8. Beyond Deception: The Violent Extremes of Control
It was as though she needed a hundred backup plans: backup men, backup money, backup schemes.
Pathological control. Some con women escalate beyond financial deception into extreme violence and manipulation. Sante Kimes, driven by an obsessive need for control, enslaved maids, committed arson, and ultimately, murder. Her life was a "constant influx of drama and insanity."
Coercion and abuse. Sante's methods included physical abuse, psychological torment, and dehumanization of victims. She held young immigrant girls captive, threatening violence and writing chilling rules like "CONTROL! CONTROL! CONTROL!" This extended to her sons, whom she groomed for crime.
Murder as a solution. For Sante, murder became a tool to eliminate problems and secure wealth. With her son Kenny, she drugged and drowned a banker, and later shot a former associate. Her final victim, Irene Silverman, was strangled. These acts reveal the terrifying endpoint of unchecked confidence.

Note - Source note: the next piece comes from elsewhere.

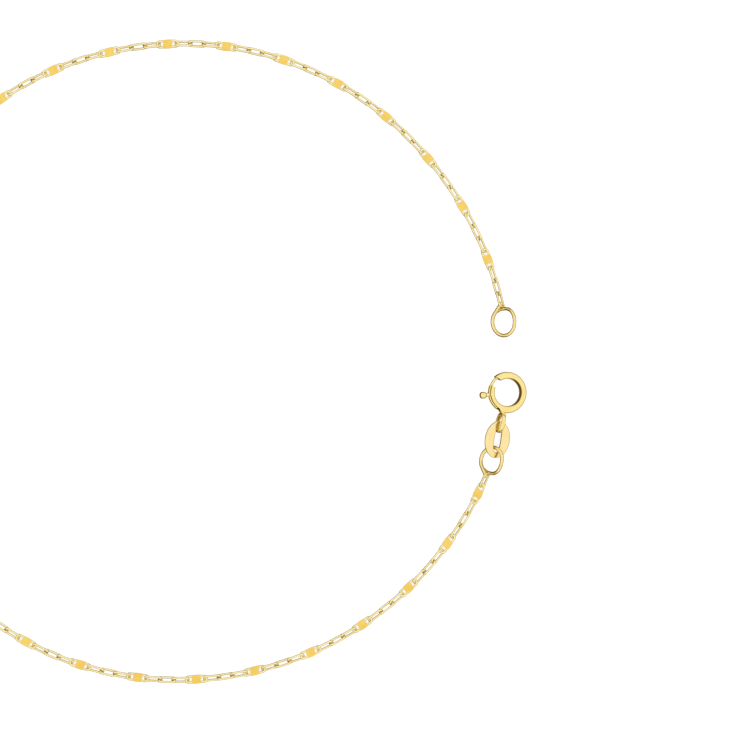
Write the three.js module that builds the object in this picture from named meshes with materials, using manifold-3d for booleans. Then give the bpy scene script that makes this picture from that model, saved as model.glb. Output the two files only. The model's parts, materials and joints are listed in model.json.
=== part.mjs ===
// A fine gold chain anklet, lying flat as one open loop. One end of the chain carries a spring-ring
// clasp on a flat tag link and a jump ring, and the other end carries the ring that the clasp hooks into.
// Units are millimetres, +Z is up, and the surface that the anklet lies on is z = 0.
import * as THREE from 'three';
import { mergeVertices } from 'three/addons/utils/BufferGeometryUtils.js';
import Module from 'manifold-3d';

const wasm = await Module();
wasm.setup();

// ---- Chain ----
const LOOP_RADIUS = 41.1;
// How far the chain lies outside the plain circle, one value every 20 degrees round from +X.
const ROUTE_STEP = 20;
const ROUTE_OFFSETS = [
  0.62, 0.25, -0.08, -0.08, -0.05, -0.05, 0.13, 0.2, 0.1,
  0.05, 0.13, 0.26, 0.26, -0.01, -0.25, -0.19, 0.08, 0.45,
];
const CHAIN_START = -20.9; // direction in which the chain leaves the jump ring
const CHAIN_END = -349.5; // direction in which it reaches the end ring, after going clockwise
const CHAIN_THICKNESS = 0.95;
const CHAIN_SIDES = 8;
const CHAIN_STEPS = 80;
const RAMP_LENGTH = 3; // stretch at each end that climbs from the surface to its ring
const END_GAP = 0.45; // from the middle of a ring's wire to the end of the chain's solid

// ---- Spring-ring clasp ----
const CLASP = { x: 41.63, y: -3.92, z: 1.2, tilt: 19 };
const CLASP_RADIUS = 2.2; // middle of the tube
const TUBE_RADIUS = 0.46;
const BORE_RADIUS = 0.36;
const GAP_TOP = { outer: 131.5, inner: 118 }; // degrees round the ring, slanted cut
const GAP_FOOT = { outer: 157, inner: 158.5 };
const SLOT = { from: 150, to: 248, halfHeight: 0.34 };

const EYE = { angle: 257.2, distance: 3.95, length: 2.7, height: 2.3, wall: 0.28, width: 0.55 };
const SOLDER = { distance: 2.72, radius: 0.32 };

// ---- The clasp's bolt ----
const BOLT = { radius: 2.32, wire: 0.185, tip: 123, tail: 233 };
const KNOB = { angle: 186, distance: 3.3, radius: 0.45, neck: 0.19 };

// ---- Flat oval tag link ----
const TAG = { x: 40.4, y: -9.97, z: 1.51, lean: -9, tilt: 22 };
const TAG_SIZE = { length: 4.76, width: 3.46, thickness: 0.36 };
const TAG_SLOT = { length: 3.25, width: 0.96 };

// ---- Wire rings, each with overlapping ends at the corner where the chain's link sits ----
const WIRE_RADIUS = 0.24;
const OVERLAP = 35; // degrees that the inner end runs on past the corner
const TUCK = 0.58; // how far the inner end is bent aside of the outer one
const TUCK_FADE = 110; // degrees over which the ring comes back to one plane
const JUMP_RING = { x: 39.64, y: -12.6, z: 1.42, heading: 252.2, tilt: 40, radius: 1.66, reach: 2.2, hand: 1 };
const END_RING = { x: 41.19, y: 5.11, z: 1.33, heading: 96.9, tilt: -38, radius: 1.72, reach: 2.42, hand: -1 };

const rad = THREE.MathUtils.degToRad;

// ---- Materials ----
function gold(color, roughness) {
  return new THREE.MeshStandardMaterial({ color, roughness, metalness: 1 });
}

const GOLD = {
  chain: gold(0xf0cc66, 0.25),
  clasp: gold(0xf7dc84, 0.15),
  tag: gold(0xfce2a0, 0.2),
  ring: gold(0xf2d27a, 0.15),
};

// ---- Solids ----
function toSolid(geometry) {
  const bare = geometry.clone();
  bare.deleteAttribute('normal');
  bare.deleteAttribute('uv');
  const merged = mergeVertices(bare, 1e-5);
  return new wasm.Manifold(new wasm.Mesh({
    numProp: 3,
    vertProperties: new Float32Array(merged.attributes.position.array),
    triVerts: new Uint32Array(merged.index.array),
  }));
}

function toGeometry(solid) {
  const mesh = solid.getMesh();
  const geometry = new THREE.BufferGeometry();
  geometry.setAttribute('position', new THREE.BufferAttribute(mesh.vertProperties, 3));
  geometry.setIndex(new THREE.BufferAttribute(mesh.triVerts, 1));
  geometry.computeVertexNormals();
  return geometry;
}

function onCircle(radius, degrees) {
  return new THREE.Vector2(radius * Math.cos(rad(degrees)), radius * Math.sin(rad(degrees)));
}

function polygonSection(radius, sides) {
  const points = [];
  for (let i = 0; i < sides; i += 1) {
    const angle = ((i + 0.5) / sides) * 2 * Math.PI;
    points.push(new THREE.Vector2(radius * Math.cos(angle), radius * Math.sin(angle)));
  }
  return new THREE.Shape(points);
}

function sweep(path, radius, sides, steps) {
  return new THREE.ExtrudeGeometry(polygonSection(radius, sides), { steps, extrudePath: path });
}

function centredPlate(shape, thickness, curveSegments) {
  const plate = new THREE.ExtrudeGeometry(shape, { depth: thickness, bevelEnabled: false, curveSegments });
  return plate.translate(0, 0, -thickness / 2);
}

// ---- Chain ----
function cubicThrough(a, b, c, d, t) {
  const slopeB = (c - a) / 2;
  const slopeC = (d - b) / 2;
  return (2 * t ** 3 - 3 * t ** 2 + 1) * b + (t ** 3 - 2 * t ** 2 + t) * slopeB
    + (3 * t ** 2 - 2 * t ** 3) * c + (t ** 3 - t ** 2) * slopeC;
}

function routeRadius(degrees) {
  const place = degrees / ROUTE_STEP;
  const first = Math.floor(place);
  const count = ROUTE_OFFSETS.length;
  const offset = (step) => ROUTE_OFFSETS[(((first + step) % count) + count) % count];
  return LOOP_RADIUS + cubicThrough(offset(-1), offset(0), offset(1), offset(2), place - first);
}

// The chain's middle line, which lies on the surface and climbs to a ring at each end.
class ChainRoute extends THREE.Curve {
  constructor(startHeight, endHeight) {
    super();
    this.startHeight = startHeight;
    this.endHeight = endHeight;
    const trim = THREE.MathUtils.radToDeg(END_GAP / LOOP_RADIUS);
    this.from = CHAIN_START - trim;
    this.to = CHAIN_END + trim;
  }

  getPoint(t, target = new THREE.Vector3()) {
    const degrees = THREE.MathUtils.lerp(this.from, this.to, t);
    const low = CHAIN_THICKNESS / 2;
    const fromStart = rad(CHAIN_START - degrees) * LOOP_RADIUS;
    const fromEnd = rad(degrees - CHAIN_END) * LOOP_RADIUS;
    const climb = (distance) => Math.max(0, 1 - distance / RAMP_LENGTH) ** 2;
    const plan = onCircle(routeRadius(degrees), degrees);
    const height = low + (this.startHeight - low) * climb(fromStart) + (this.endHeight - low) * climb(fromEnd);
    return target.set(plan.x, plan.y, height);
  }

  // Level frames keep one flat of the section facing straight down all the way round.
  computeFrenetFrames(segments) {
    const frames = { tangents: [], normals: [], binormals: [] };
    const up = new THREE.Vector3(0, 0, 1);
    for (let i = 0; i <= segments; i += 1) {
      const tangent = this.getTangentAt(i / segments);
      const normal = new THREE.Vector3().crossVectors(up, tangent).normalize();
      frames.tangents.push(tangent);
      frames.normals.push(normal);
      frames.binormals.push(new THREE.Vector3().crossVectors(tangent, normal));
    }
    return frames;
  }
}

function chainMesh() {
  const cornerRadius = CHAIN_THICKNESS / 2 / Math.cos(Math.PI / CHAIN_SIDES);
  const route = new ChainRoute(JUMP_RING.z, END_RING.z);
  return new THREE.Mesh(sweep(route, cornerRadius, CHAIN_SIDES, CHAIN_STEPS), GOLD.chain);
}

// ---- Clasp: all its pieces share one frame, with the ring's axis on Z ----
function gapCutter() {
  const inner = CLASP_RADIUS - 2 * TUBE_RADIUS;
  const outer = CLASP_RADIUS + 2 * TUBE_RADIUS;
  const outline = new THREE.Shape([
    onCircle(inner, GAP_TOP.inner),
    onCircle(outer, GAP_TOP.outer),
    onCircle(outer * 1.1, (GAP_TOP.outer + GAP_FOOT.outer) / 2),
    onCircle(outer, GAP_FOOT.outer),
    onCircle(inner, GAP_FOOT.inner),
  ]);
  return toSolid(centredPlate(outline, 4 * TUBE_RADIUS, 1));
}

function slotCutter() {
  const outline = new THREE.Shape();
  outline.absarc(0, 0, CLASP_RADIUS + 2 * TUBE_RADIUS, rad(SLOT.from), rad(SLOT.to), false);
  outline.absarc(0, 0, CLASP_RADIUS + 0.1, rad(SLOT.to), rad(SLOT.from), true);
  return toSolid(centredPlate(outline, 2 * SLOT.halfHeight, 16));
}

function eyeSolid() {
  const outline = new THREE.Shape();
  outline.absellipse(0, 0, EYE.length / 2, EYE.height / 2, 0, 2 * Math.PI);
  const hole = new THREE.Path();
  hole.absellipse(0, 0, EYE.length / 2 - EYE.wall, EYE.height / 2 - EYE.wall, 0, 2 * Math.PI);
  outline.holes.push(hole);
  const band = centredPlate(outline, EYE.width, 14);
  const outward = onCircle(1, EYE.angle);
  const radial = new THREE.Vector3(outward.x, outward.y, 0);
  const axis = new THREE.Vector3(0, 0, 1);
  const across = new THREE.Vector3().crossVectors(radial, axis);
  const place = new THREE.Matrix4().makeBasis(radial, axis, across);
  place.setPosition(radial.clone().multiplyScalar(EYE.distance));
  return toSolid(band.applyMatrix4(place));
}

function solderSolid() {
  const centre = onCircle(SOLDER.distance, EYE.angle);
  return toSolid(new THREE.SphereGeometry(SOLDER.radius, 12, 8).translate(centre.x, centre.y, 0));
}

function claspRingMesh() {
  const tube = toSolid(new THREE.TorusGeometry(CLASP_RADIUS, TUBE_RADIUS, 12, 48));
  const bore = toSolid(new THREE.TorusGeometry(CLASP_RADIUS, BORE_RADIUS, 10, 48));
  const body = tube.add(eyeSolid()).add(solderSolid());
  const hollow = body.subtract(bore).subtract(gapCutter()).subtract(slotCutter());
  return new THREE.Mesh(toGeometry(hollow), GOLD.clasp);
}

// An arc about Z, as a path for the bolt's wire.
class Arc extends THREE.Curve {
  constructor(radius, from, to) {
    super();
    Object.assign(this, { radius, from, to });
  }

  getPoint(t, target = new THREE.Vector3()) {
    const plan = onCircle(this.radius, THREE.MathUtils.lerp(this.from, this.to, t));
    return target.set(plan.x, plan.y, 0);
  }
}

function boltMesh() {
  const wire = toSolid(sweep(new Arc(BOLT.radius, BOLT.tip, BOLT.tail), BOLT.wire, 8, 22));
  const neckLength = KNOB.distance - BOLT.radius;
  const neckMiddle = onCircle(BOLT.radius + neckLength / 2, KNOB.angle);
  const neckShape = new THREE.CylinderGeometry(KNOB.neck, KNOB.neck, neckLength, 10);
  neckShape.rotateZ(rad(KNOB.angle - 90));
  const neck = toSolid(neckShape.translate(neckMiddle.x, neckMiddle.y, 0));
  const knobMiddle = onCircle(KNOB.distance, KNOB.angle);
  const knob = toSolid(new THREE.SphereGeometry(KNOB.radius, 16, 10).translate(knobMiddle.x, knobMiddle.y, 0));
  return new THREE.Mesh(toGeometry(wire.add(neck).add(knob)), GOLD.clasp);
}

// ---- Tag link ----
function tagMesh() {
  const outline = new THREE.Shape();
  outline.absellipse(0, 0, TAG_SIZE.width / 2, TAG_SIZE.length / 2, 0, 2 * Math.PI);
  const end = TAG_SLOT.width / 2;
  const straight = TAG_SLOT.length / 2 - end;
  const slot = new THREE.Path();
  slot.absarc(0, straight, end, 0, Math.PI, false);
  slot.absarc(0, -straight, end, Math.PI, 2 * Math.PI, false);
  slot.closePath();
  outline.holes.push(slot);
  return new THREE.Mesh(centredPlate(outline, TAG_SIZE.thickness, 16), GOLD.tag);
}

// ---- Wire rings: X points at the corner, and the ring lies about Z ----
class RingWire extends THREE.Curve {
  constructor(ring) {
    super();
    this.ring = ring;
  }

  getPoint(t, target = new THREE.Vector3()) {
    const { radius, reach, hand } = this.ring;
    const degrees = THREE.MathUtils.lerp(-OVERLAP, 360, t);
    const leave = 360 - THREE.MathUtils.radToDeg(Math.acos(radius / reach));
    const distance = degrees < leave ? radius : radius / Math.cos(rad(degrees - leave));
    const plan = onCircle(distance, degrees);
    const fade = THREE.MathUtils.smoothstep(TUCK_FADE - degrees, 0, TUCK_FADE);
    return target.set(plan.x, hand * plan.y, -TUCK * fade);
  }
}

function ringMesh(ring) {
  return new THREE.Mesh(sweep(new RingWire(ring), WIRE_RADIUS, 8, 48), GOLD.ring);
}

// ---- Assembly ----
function placed(mesh, name, place, heading, rollX, rollY) {
  mesh.name = name;
  mesh.position.set(place.x, place.y, place.z);
  mesh.rotation.set(rad(rollX), rad(rollY), rad(heading), 'ZYX');
  return mesh;
}

const anklet = new THREE.Group();
const origin = { x: 0, y: 0, z: 0 };
anklet.add(placed(chainMesh(), 'chain', origin, 0, 0, 0));
anklet.add(placed(claspRingMesh(), 'clasp_ring', CLASP, 0, 0, CLASP.tilt));
anklet.add(placed(boltMesh(), 'clasp_bolt', CLASP, 0, 0, CLASP.tilt));
anklet.add(placed(tagMesh(), 'tag_link', TAG, TAG.lean, 0, TAG.tilt));
anklet.add(placed(ringMesh(JUMP_RING), 'jump_ring', JUMP_RING, JUMP_RING.heading, JUMP_RING.tilt, 0));
anklet.add(placed(ringMesh(END_RING), 'end_ring', END_RING, END_RING.heading, END_RING.tilt, 0));

// The origin is the middle of the whole anklet's footprint, on the surface.
anklet.updateMatrixWorld(true);
const bounds = new THREE.Box3().setFromObject(anklet, true);
const middle = bounds.getCenter(new THREE.Vector3());
anklet.position.set(-middle.x, -middle.y, -bounds.min.z);

export default anklet;
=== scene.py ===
"""A gold chain anklet: fine cable links with mirror plates, closed by a spring ring clasp.

Lengths are millimetres and angles are degrees until a piece is made, when they become metres in the frame.
"""

import json
import math
import random

import bmesh
import bpy
from mathutils import Matrix, Vector


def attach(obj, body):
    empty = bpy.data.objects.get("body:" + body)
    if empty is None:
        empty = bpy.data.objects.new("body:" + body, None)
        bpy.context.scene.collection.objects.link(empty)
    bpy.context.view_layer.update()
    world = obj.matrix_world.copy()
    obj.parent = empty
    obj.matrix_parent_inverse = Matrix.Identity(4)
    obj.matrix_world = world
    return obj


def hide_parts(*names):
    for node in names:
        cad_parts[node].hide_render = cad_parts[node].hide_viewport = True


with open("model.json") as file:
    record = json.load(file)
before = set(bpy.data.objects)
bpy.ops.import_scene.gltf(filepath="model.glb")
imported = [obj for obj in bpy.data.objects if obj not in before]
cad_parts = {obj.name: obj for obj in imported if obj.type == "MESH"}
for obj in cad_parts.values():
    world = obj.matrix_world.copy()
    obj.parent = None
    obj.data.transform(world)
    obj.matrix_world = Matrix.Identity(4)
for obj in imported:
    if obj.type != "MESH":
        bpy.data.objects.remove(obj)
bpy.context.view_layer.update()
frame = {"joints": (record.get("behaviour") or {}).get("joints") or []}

MM = 0.001
UP = Vector((0, 0, 1))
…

9. The Confidence Paradox: Our Humanity as Vulnerability
Our confidence—the very thing that she uses to trick us—is the best part of us.
Weaponized trust. The con woman's ultimate weapon is our inherent human capacity for trust and hope. She exploits our "beautiful vulnerability," our willingness to believe in others and a better future. When victims realize they've been swindled, their confidence in themselves and humanity is shattered.
The cost of cynicism. To eliminate the threat of the con woman, humanity would have to abandon trust, becoming suspicious and closed off. This cynical existence would be a far greater loss than any damage inflicted by a con, suggesting the con woman is "the small, bitter price we pay for the ability to trust."
Enduring fascination. Despite the bleak reality of their crimes, the allure of the con woman persists. We are drawn to their audacity and glamour. This fascination, however, carries a risk: the temptation to believe we are too smart to be fooled, potentially leading us to fall victim once more.